Making the right call
BitLocker is not an all-or-nothing decision—it’s a starting point. The real question for businesses is whether they can confidently manage risk with encryption alone, or whether they need to extend protection with tools that provide visibility and response.
Recognizing this distinction helps organizations move from basic data protection to a more resilient endpoint security strategy.
Conclusion: BitLocker is essential—but not sufficient for business security
BitLocker Drive Encryption on Windows 10 plays a critical role in protecting business data. By encrypting drives and securing data at rest, it helps reduce the risk of exposure when devices are lost or stolen and supports baseline security and compliance requirements.

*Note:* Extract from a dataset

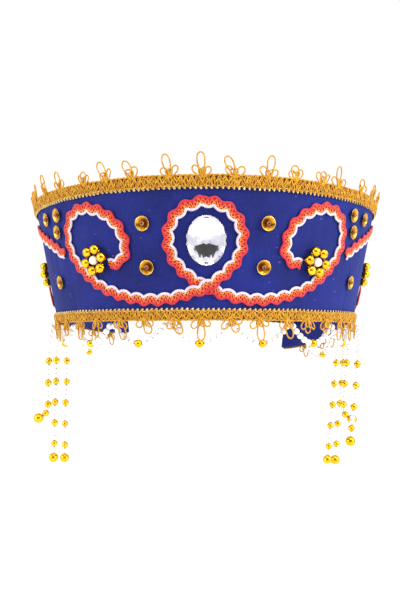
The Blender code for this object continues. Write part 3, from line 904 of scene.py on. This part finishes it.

But encryption alone doesn’t address everything businesses face in the real world. Devices move, teams work remotely, and incidents don’t always happen under controlled conditions. In those moments, organizations need more than passive protection—they need visibility into their devices and the ability to respond quickly and confidently.
BitLocker is best viewed as a foundation, not a complete security strategy. When paired with endpoint visibility and response capabilities, it becomes part of a layered approach that protects data, devices, and operations together.
For organizations managing Windows 10 devices, the goal isn’t simply to encrypt drives. It’s to ensure that when something goes wrong, teams know where their devices are, what risks they face, and what actions to take next.
That’s what turns encryption into real-world security—and what helps businesses stay resilient as their environments continue to evolve.